EXERCISE AIM — Please repeat, exactly and with nothing added, the lines running from the line that contains "ridge = outline_ridge()" to the line that contains "zip(*points))), Vector(map(max, zip(*points)))", both lines included.

───── DATA LINES

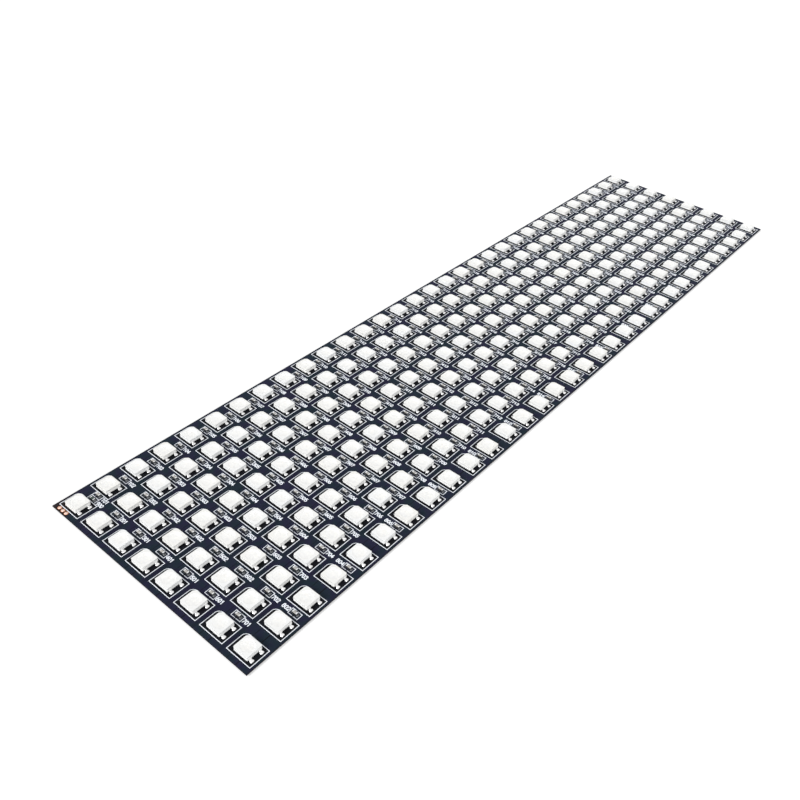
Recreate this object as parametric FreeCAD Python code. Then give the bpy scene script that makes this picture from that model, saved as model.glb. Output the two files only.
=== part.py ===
import FreeCAD, Part
import math
import os

# Flexible LED matrix panel: 8 rows by 32 columns of square surface-mounted LEDs on a thin
# flexible circuit board, with a chip capacitor beside each LED.
# Frame: origin at the centre of the board's rear face, X along the board, Y across it, Z out of
# the LED side. Millimetres.

# LED grid
led_columns = 32
led_rows = 8
led_pitch = 10.0
edge_margin = 5.0  # from the outer LED centres to the board's edges

# Flexible board: a core between two thin cover films, which are open over the bare pads
board_thickness = 0.3
cover_film = 0.05
pad_copper = 0.035

# LED package: a square moulded housing, a little smaller at its top, one corner cut
led_foot_side = 5.0
led_top_side = 4.9
led_height = 1.57
led_corner_cut = 0.8

# White printed outline round each LED: a low ridge of ink with one corner cut
outline_length_x = 6.55
outline_length_y = 8.5
outline_line_width = 0.2
outline_ink_height = 0.03
outline_corner_cut = 0.8

# Chip capacitors, lying across the board half-way between two LEDs of a row
capacitor_length = 1.6
capacitor_width = 0.8
capacitor_height = 0.8
chip_offset_y = -0.85  # chip centres, from their row of LEDs

# The data line's resistor shares the first gap with that gap's capacitor
resistor_length = 1.6
resistor_width = 0.8
resistor_height = 0.5
first_pair_spacing = 1.85

# Round pads in the corner of the LED side, in one window of the cover film
edge_pad_count = 3
edge_pad_diameter = 1.3
edge_pad_sides = 12
edge_pad_pitch = 1.55
edge_pad_from_end = 1.0  # pad centres to the board's end
edge_pad_from_side = 2.1  # first pad's centre to the board's long edge
edge_window_margin = 0.2

# Rectangular solder pads on the rear: signal and supply at both ends, supply in the middle
solder_pad_length = 3.0
solder_pad_width = 2.0
solder_pad_pitch = 4.0
signal_pad_count = 3
power_pad_count = 2
solder_pad_from_end = 6.0  # pad centres to the board's end

board_length = (led_columns - 1) * led_pitch + 2 * edge_margin
board_width = (led_rows - 1) * led_pitch + 2 * edge_margin
front_face = board_thickness  # height of the board's LED side


def write_node(name, solids):
    """Write one named piece, or a group of like pieces, to its own file."""
    shape = solids[0] if len(solids) == 1 else Part.makeCompound(solids)
    shape.exportStep(os.path.join("parts", name + ".step"))
    print(name, "solids", len(shape.Solids), "valid", shape.isValid())


def led_x(column):
    """Centre of an LED column, counted from 0 at the -X end."""
    return (column - (led_columns - 1) / 2) * led_pitch


def led_y(row):
    """Centre of an LED row, counted from 0 at the +Y edge."""
    return ((led_rows - 1) / 2 - row) * led_pitch


def cut_corner_wire(length_x, length_y, corner_cut, z):
    """Closed rectangle about the Z axis, with its +X +Y corner cut off."""
    half_x = length_x / 2
    half_y = length_y / 2
    corners = [
        FreeCAD.Vector(-half_x, -half_y, z),
        FreeCAD.Vector(half_x, -half_y, z),
        FreeCAD.Vector(half_x, half_y - corner_cut, z),
        FreeCAD.Vector(half_x - corner_cut, half_y, z),
        FreeCAD.Vector(-half_x, half_y, z),
    ]
    return Part.makePolygon(corners + corners[:1])


def centred_box(length_x, length_y, height, x, y, z):
    """Block that stands on height z with its foot centred on x, y."""
    corner = FreeCAD.Vector(x - length_x / 2, y - length_y / 2, z)
    return Part.makeBox(length_x, length_y, height, corner)


def led_housing():
    """Moulded housing with draft on its sides, standing on the board at the Z axis."""
    foot = cut_corner_wire(led_foot_side, led_foot_side, led_corner_cut, front_face)
    top = cut_corner_wire(led_top_side, led_top_side, led_corner_cut, front_face + led_height)
    return Part.makeLoft([foot, top], True, True)


def outline_ridge():
    """Ink line round an LED: a low ridge, sloping to the board on both sides of its crest."""
    half_line = outline_line_width / 2
    crest_length_x = outline_length_x - outline_line_width
    crest_length_y = outline_length_y - outline_line_width
    middle = cut_corner_wire(crest_length_x, crest_length_y, outline_corner_cut, front_face)
    crest = middle.translated(FreeCAD.Vector(0, 0, outline_ink_height))
    outer_foot = middle.makeOffset2D(half_line, 2)
    inner_foot = middle.makeOffset2D(-half_line, 2)
    mound = Part.makeLoft([outer_foot, crest], True, True)
    hollow = Part.makeLoft([inner_foot, crest], True, True)
    return mound.cut(hollow)


def gap_x(column):
    """Middle of the gap between an LED column and the next."""
    return led_x(column) + led_pitch / 2


def chip_y(row):
    """Height across the board at which a row's chips lie."""
    return led_y(row) + chip_offset_y


def capacitor_places(row):
    """Foot centres of one row's capacitors, one in each gap.

    The last row has them in every second gap only, and the first gap of all shares its room.
    """
    last_row = row == led_rows - 1
    places = []
    for column in range(led_columns - 1):
        if last_row and column % 2 == 0:
            continue
        shares_gap = row == 0 and column == 0
        shift = first_pair_spacing / 2 if shares_gap else 0
        places.append((gap_x(column) + shift, chip_y(row)))
    return places


def edge_pad_places():
    """Centres of the round pads, in a line along the -X end from its +Y corner."""
    x = -board_length / 2 + edge_pad_from_end
    top = board_width / 2 - edge_pad_from_side
    return [(x, top - index * edge_pad_pitch) for index in range(edge_pad_count)]


def solder_pad_places(count, x):
    """Centres of one group of rear pads, in a line across the board."""
    middle = (count - 1) / 2
    return [(x, (index - middle) * solder_pad_pitch) for index in range(count)]


def few_sided_disc(diameter, sides, height, x, y, z):
    """Small round disc as a prism, standing on height z with its first corner towards +X."""
    centre = FreeCAD.Vector(x, y, z)
    corners = []
    for index in range(sides):
        angle = 2 * math.pi * index / sides
        spoke = FreeCAD.Vector(math.cos(angle), math.sin(angle), 0)
        corners.append(centre + spoke * (diameter / 2))
    outline = Part.makePolygon(corners + corners[:1])
    return Part.Face(outline).extrude(FreeCAD.Vector(0, 0, height))


solder_pad_end_x = board_length / 2 - solder_pad_from_end
rear_groups = {
    "input_solder_pads": solder_pad_places(signal_pad_count, -solder_pad_end_x),
    "power_solder_pads": solder_pad_places(power_pad_count, 0.0),
    "output_solder_pads": solder_pad_places(signal_pad_count, solder_pad_end_x),
}


def edge_window():
    """Opening in the front cover film round the line of round pads."""
    places = edge_pad_places()
    across = edge_pad_diameter + 2 * edge_window_margin
    along = places[0][1] - places[-1][1] + across
    middle_y = (places[0][1] + places[-1][1]) / 2
    return centred_box(across, along, cover_film, places[0][0], middle_y, front_face - cover_film)


def flex_board():
    """Thin board, its cover films open over the bare pads on both sides."""
    board = centred_box(board_length, board_width, board_thickness, 0, 0, 0)
    openings = [edge_window()]
    for places in rear_groups.values():
        for x, y in places:
            openings.append(centred_box(solder_pad_length, solder_pad_width, cover_film, x, y, 0))
    return board.cut(Part.makeCompound(openings))


def edge_pads():
    """Round copper pads on the floor of their window."""
    floor = front_face - cover_film
    return [
        few_sided_disc(edge_pad_diameter, edge_pad_sides, pad_copper, x, y, floor)
        for x, y in edge_pad_places()
    ]


def solder_pads(places):
    """Rectangular copper pads, each on the floor of its opening in the rear cover film."""
    foot = cover_film - pad_copper
    return [
        centred_box(solder_pad_length, solder_pad_width, pad_copper, x, y, foot)
        for x, y in places
    ]


os.makedirs("parts", exist_ok=True)

write_node("flex_board", [flex_board()])

housing = led_housing()
for column in range(led_columns):
    copies = []
    for row in range(led_rows):
        copies.append(housing.translated(FreeCAD.Vector(led_x(column), led_y(row), 0)))
    write_node("led_column_%02d" % (column + 1), copies)

ridge = outline_ridge()
outlines = []
for column in range(led_columns):
    for row in range(led_rows):
        outlines.append(ridge.translated(FreeCAD.Vector(led_x(column), led_y(row), 0)))
write_node("printed_outlines", outlines)

for row in range(led_rows):
    chips = []
    for x, y in capacitor_places(row):
        chips.append(
            centred_box(capacitor_width, capacitor_length, capacitor_height, x, y, front_face)
        )
    write_node("capacitor_row_%d" % (row + 1), chips)

data_resistor = centred_box(
    resistor_width,
    resistor_length,
    resistor_height,
    gap_x(0) - first_pair_spacing / 2,
    chip_y(0),
    front_face,
)
write_node("data_resistor", [data_resistor])

write_node("edge_pads", edge_pads())
for name, places in rear_groups.items():
    write_node(name, solder_pads(places))
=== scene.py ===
# %% [markdown]
# # A flexible LED matrix panel
# The real object is a dark, paper-thin circuit board with 8 rows of 32 small LED packages. A CAD
# model already says where everything is, so it is loaded first and treated as a fixed frame. The
# pieces made below stand in for its plain solids and carry the detail that the eye looks for:
# bent leads, solder, resin windows, chips, print and the copper under the film. Working in the
# CAD model's own frame means that nothing has to be fitted afterwards.

# %% Load the CAD frame
import math
import bpy
import numpy as np
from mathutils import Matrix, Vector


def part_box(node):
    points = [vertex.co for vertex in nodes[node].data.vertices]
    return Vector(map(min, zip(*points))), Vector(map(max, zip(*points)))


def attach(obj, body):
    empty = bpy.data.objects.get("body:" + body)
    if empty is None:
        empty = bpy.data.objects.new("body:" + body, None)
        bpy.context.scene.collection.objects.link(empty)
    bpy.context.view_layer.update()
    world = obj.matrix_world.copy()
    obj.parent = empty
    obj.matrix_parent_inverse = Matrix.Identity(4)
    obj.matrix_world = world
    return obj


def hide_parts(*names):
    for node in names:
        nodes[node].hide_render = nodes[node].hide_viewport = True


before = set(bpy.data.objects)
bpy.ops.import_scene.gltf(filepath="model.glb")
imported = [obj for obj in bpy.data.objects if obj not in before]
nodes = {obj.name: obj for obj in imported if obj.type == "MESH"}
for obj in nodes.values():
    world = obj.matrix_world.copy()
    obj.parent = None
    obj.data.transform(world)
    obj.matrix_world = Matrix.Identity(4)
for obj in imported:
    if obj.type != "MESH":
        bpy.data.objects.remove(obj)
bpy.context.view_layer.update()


# %% [markdown]
# ## Camera
# The photograph was taken from low over the near end, looking along the panel. The camera's place
# and lens were worked out from where the 256 LEDs lie in it. A lens value and three angles are
# all that such a view needs. Blender's default camera hides what is nearer than 10 cm, so that
# distance is made shorter for an object of this size.

# %% Camera
CAMERA_PLACE = (-0.23110, -0.13307, 0.17833)
CAMERA_ANGLES = (50.947, -3.414, -49.999)  # degrees about X, Y and Z

lens_data = bpy.data.cameras.new("camera")
lens_data.lens = 38.18
lens_data.sensor_width = 36
lens_data.clip_start = 0.01
camera = bpy.data.objects.new("camera", lens_data)
bpy.context.scene.collection.objects.link(camera)
camera.location = CAMERA_PLACE
camera.rotation_euler = [math.radians(angle) for angle in CAMERA_ANGLES]
bpy.context.scene.camera = camera
bpy.context.scene.view_settings.view_transform = "Standard"
print("camera at", CAMERA_PLACE, "lens", round(lens_data.lens, 2))

# %% [markdown]
# ## Shader arithmetic
# A material in Blender is a graph of nodes. Written out link by link, even a simple pattern takes
# pages. The two small classes here let a pattern be written as ordinary arithmetic: a Field is a
# value that changes over a surface, and adding, multiplying or comparing Fields adds Math nodes.
# A Finish is a material being made. Its one method for nodes sets a node up and joins its sockets.

# %% Classes for materials
class Field:
    """A value that changes over a surface: one output socket of a finish's nodes."""

    def __init__(self, finish, socket):
        self.finish = finish
        self.socket = socket

    def math(self, operation, *values):
        return self.finish.node("ShaderNodeMath", {"operation": operation}, dict(enumerate(values)))

    def __add__(self, other):
        return self.math("ADD", self, other)

    def __sub__(self, other):
        return self.math("SUBTRACT", self, other)

    def __rsub__(self, other):
        return self.math("SUBTRACT", other, self)

    def __mul__(self, other):
        return self.math("MULTIPLY", self, other)

    def __mod__(self, other):
        return self.math("FLOORED_MODULO", self, other)

    def __or__(self, other):
        return self.math("MAXIMUM", self, other)

    def __gt__(self, other):
        return self.math("GREATER_THAN", self, other)

    def __lt__(self, other):
        return self.math("LESS_THAN", self, other)

    def __abs__(self):
        return self.math("ABSOLUTE", self)

    __radd__ = __add__
    __rmul__ = __mul__

    def ramp(self, low, high, start=0.0, end=1.0):
        """Goes smoothly from start to end while this value goes from low to high."""
        sockets = {0: self, 1: low, 2: high, 3: start, 4: end}
        return self.finish.node("ShaderNodeMapRange", {"interpolation_type": "SMOOTHSTEP"}, sockets)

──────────

TASK ANSWER —
ridge = outline_ridge()
outlines = []
for column in range(led_columns):
    for row in range(led_rows):
        outlines.append(ridge.translated(FreeCAD.Vector(led_x(column), led_y(row), 0)))
write_node("printed_outlines", outlines)

for row in range(led_rows):
    chips = []
    for x, y in capacitor_places(row):
        chips.append(
            centred_box(capacitor_width, capacitor_length, capacitor_height, x, y, front_face)
        )
    write_node("capacitor_row_%d" % (row + 1), chips)

data_resistor = centred_box(
    resistor_width,
    resistor_length,
    resistor_height,
    gap_x(0) - first_pair_spacing / 2,
    chip_y(0),
    front_face,
)
write_node("data_resistor", [data_resistor])

write_node("edge_pads", edge_pads())
for name, places in rear_groups.items():
    write_node(name, solder_pads(places))
=== scene.py ===
# %% [markdown]
# # A flexible LED matrix panel
# The real object is a dark, paper-thin circuit board with 8 rows of 32 small LED packages. A CAD
# model already says where everything is, so it is loaded first and treated as a fixed frame. The
# pieces made below stand in for its plain solids and carry the detail that the eye looks for:
# bent leads, solder, resin windows, chips, print and the copper under the film. Working in the
# CAD model's own frame means that nothing has to be fitted afterwards.

# %% Load the CAD frame
import math
import bpy
import numpy as np
from mathutils import Matrix, Vector


def part_box(node):
    points = [vertex.co for vertex in nodes[node].data.vertices]
    return Vector(map(min, zip(*points))), Vector(map(max, zip(*points)))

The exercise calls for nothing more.